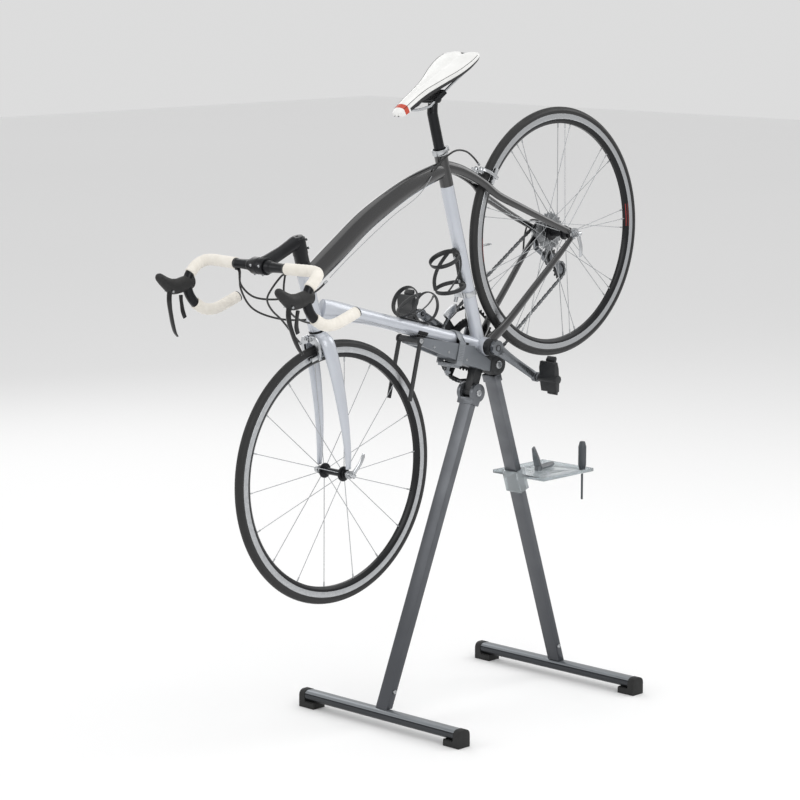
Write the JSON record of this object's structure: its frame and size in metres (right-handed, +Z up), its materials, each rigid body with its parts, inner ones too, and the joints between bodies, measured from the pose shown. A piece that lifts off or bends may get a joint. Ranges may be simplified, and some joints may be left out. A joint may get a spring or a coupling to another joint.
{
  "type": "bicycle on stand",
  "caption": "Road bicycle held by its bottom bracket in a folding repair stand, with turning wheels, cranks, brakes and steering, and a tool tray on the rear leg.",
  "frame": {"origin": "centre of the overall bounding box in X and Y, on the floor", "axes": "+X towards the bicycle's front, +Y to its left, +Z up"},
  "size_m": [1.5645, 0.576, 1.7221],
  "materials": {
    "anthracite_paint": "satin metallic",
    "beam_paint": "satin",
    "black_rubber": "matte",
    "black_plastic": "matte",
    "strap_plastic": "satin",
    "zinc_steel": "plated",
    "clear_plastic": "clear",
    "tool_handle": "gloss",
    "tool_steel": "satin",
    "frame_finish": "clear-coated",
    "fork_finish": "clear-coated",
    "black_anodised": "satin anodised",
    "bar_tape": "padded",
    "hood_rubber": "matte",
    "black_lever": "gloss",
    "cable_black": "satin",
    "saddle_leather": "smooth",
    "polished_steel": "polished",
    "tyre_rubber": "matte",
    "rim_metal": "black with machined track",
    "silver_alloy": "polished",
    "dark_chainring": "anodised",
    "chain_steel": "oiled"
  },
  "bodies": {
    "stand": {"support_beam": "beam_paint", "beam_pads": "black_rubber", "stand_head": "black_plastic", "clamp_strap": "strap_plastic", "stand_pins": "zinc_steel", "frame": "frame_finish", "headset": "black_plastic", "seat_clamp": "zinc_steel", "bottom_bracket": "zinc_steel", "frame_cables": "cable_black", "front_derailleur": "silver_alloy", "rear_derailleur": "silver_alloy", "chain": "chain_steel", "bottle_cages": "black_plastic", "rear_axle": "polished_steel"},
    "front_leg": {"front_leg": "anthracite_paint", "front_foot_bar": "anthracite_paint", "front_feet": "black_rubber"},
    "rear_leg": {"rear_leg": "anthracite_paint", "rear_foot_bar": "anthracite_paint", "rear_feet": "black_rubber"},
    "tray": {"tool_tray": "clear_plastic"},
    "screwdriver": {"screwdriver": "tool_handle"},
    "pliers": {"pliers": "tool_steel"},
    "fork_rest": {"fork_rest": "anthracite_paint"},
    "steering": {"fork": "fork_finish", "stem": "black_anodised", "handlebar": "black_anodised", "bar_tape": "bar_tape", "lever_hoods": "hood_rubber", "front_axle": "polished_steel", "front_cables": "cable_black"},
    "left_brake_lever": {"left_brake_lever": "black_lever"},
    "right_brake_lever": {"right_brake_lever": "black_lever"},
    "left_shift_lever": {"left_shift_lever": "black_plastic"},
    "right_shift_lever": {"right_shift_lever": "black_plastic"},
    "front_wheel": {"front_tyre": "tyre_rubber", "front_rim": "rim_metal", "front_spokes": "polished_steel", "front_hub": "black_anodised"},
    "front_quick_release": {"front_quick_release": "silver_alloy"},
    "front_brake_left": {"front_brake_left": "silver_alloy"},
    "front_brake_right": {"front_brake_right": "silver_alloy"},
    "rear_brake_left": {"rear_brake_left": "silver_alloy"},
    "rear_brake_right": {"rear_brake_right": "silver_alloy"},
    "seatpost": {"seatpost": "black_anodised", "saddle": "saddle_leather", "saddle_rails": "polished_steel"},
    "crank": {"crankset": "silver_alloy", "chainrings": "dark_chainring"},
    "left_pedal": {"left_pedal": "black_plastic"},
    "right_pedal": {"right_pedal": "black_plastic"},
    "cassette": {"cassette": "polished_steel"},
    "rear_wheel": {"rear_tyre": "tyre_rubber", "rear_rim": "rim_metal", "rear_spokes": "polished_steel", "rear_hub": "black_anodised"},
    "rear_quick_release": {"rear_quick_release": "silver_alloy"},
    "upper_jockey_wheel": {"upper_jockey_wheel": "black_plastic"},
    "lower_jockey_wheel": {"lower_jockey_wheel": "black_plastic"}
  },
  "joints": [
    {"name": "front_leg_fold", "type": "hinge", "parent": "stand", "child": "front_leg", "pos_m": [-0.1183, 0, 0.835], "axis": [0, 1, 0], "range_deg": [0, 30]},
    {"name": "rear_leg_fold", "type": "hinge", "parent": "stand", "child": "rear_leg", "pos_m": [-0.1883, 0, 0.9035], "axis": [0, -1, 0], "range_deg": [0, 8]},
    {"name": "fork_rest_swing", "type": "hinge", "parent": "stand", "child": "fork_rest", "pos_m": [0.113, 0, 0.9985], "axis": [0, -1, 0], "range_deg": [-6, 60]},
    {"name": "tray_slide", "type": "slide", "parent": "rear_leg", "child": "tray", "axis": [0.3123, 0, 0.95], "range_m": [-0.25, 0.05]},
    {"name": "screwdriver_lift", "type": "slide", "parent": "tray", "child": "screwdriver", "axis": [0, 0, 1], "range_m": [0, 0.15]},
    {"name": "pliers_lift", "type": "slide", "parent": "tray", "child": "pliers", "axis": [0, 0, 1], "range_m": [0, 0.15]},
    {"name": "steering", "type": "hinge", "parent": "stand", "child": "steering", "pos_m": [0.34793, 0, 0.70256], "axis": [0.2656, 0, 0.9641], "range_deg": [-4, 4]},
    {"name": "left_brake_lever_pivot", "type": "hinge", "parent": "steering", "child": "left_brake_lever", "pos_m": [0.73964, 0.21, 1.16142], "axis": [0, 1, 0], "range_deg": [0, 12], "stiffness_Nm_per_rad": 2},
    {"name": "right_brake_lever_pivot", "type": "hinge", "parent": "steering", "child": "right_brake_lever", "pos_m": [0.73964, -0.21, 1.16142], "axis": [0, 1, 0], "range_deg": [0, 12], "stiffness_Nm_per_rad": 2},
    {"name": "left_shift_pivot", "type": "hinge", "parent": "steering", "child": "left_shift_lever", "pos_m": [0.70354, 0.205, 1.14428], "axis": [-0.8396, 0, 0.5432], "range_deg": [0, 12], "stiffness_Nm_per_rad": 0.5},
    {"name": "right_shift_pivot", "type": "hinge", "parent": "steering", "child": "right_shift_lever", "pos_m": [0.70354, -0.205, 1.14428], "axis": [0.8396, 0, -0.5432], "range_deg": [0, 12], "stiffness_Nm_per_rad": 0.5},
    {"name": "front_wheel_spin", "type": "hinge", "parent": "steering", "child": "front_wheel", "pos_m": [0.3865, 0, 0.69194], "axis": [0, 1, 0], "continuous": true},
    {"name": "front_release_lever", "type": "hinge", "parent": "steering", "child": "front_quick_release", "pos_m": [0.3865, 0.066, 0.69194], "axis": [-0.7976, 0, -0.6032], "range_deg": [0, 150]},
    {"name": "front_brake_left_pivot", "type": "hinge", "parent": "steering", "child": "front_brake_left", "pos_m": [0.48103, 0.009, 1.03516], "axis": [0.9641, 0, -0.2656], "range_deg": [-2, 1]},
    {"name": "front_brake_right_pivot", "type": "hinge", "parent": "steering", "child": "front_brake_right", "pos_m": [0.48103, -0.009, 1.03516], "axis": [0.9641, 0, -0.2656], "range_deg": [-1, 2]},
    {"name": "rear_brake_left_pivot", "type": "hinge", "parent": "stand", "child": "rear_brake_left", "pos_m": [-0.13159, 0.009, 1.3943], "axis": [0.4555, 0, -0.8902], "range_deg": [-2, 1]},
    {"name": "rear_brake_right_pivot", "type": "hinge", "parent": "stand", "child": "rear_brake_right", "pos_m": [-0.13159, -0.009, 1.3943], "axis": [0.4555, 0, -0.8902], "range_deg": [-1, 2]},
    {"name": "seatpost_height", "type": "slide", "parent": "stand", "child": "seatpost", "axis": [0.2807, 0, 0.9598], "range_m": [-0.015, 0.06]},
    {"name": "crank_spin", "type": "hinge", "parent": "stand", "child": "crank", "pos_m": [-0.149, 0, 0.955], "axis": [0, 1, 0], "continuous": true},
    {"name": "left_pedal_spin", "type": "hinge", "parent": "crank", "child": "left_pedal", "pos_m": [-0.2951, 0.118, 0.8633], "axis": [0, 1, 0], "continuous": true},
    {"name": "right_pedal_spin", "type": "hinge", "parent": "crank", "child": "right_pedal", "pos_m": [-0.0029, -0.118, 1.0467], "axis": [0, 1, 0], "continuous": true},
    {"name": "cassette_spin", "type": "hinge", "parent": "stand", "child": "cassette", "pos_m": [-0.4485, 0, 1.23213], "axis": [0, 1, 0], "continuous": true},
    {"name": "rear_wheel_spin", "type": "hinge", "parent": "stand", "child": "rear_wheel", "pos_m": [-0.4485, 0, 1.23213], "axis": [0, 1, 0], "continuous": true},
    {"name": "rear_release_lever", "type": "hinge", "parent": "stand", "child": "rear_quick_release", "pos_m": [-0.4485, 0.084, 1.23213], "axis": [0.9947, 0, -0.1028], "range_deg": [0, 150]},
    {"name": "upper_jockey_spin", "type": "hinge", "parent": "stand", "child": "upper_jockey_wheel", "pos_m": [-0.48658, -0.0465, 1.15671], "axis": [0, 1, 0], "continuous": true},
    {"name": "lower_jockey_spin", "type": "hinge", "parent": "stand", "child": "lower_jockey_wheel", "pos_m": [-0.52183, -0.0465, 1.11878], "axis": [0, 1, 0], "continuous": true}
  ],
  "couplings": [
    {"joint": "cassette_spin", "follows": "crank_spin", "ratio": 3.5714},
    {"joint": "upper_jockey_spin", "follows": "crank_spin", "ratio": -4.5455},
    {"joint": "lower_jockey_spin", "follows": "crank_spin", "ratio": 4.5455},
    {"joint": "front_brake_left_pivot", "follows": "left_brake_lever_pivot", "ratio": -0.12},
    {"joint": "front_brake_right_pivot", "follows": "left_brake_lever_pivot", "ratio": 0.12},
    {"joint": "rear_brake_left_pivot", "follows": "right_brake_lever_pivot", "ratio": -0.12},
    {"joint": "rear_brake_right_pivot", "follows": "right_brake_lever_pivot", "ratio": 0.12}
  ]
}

» Problem details
Display every line of the listing that contains the string "joints".

» Result
Write the JSON record of this object's structure: its frame and size in metres (right-handed, +Z up), its materials, each rigid body with its parts, inner ones too, and the joints between bodies, measured from the pose shown. A piece that lifts off or bends may get a joint. Ranges may be simplified, and some joints may be left out. A joint may get a spring or a coupling to another joint.
  "joints": [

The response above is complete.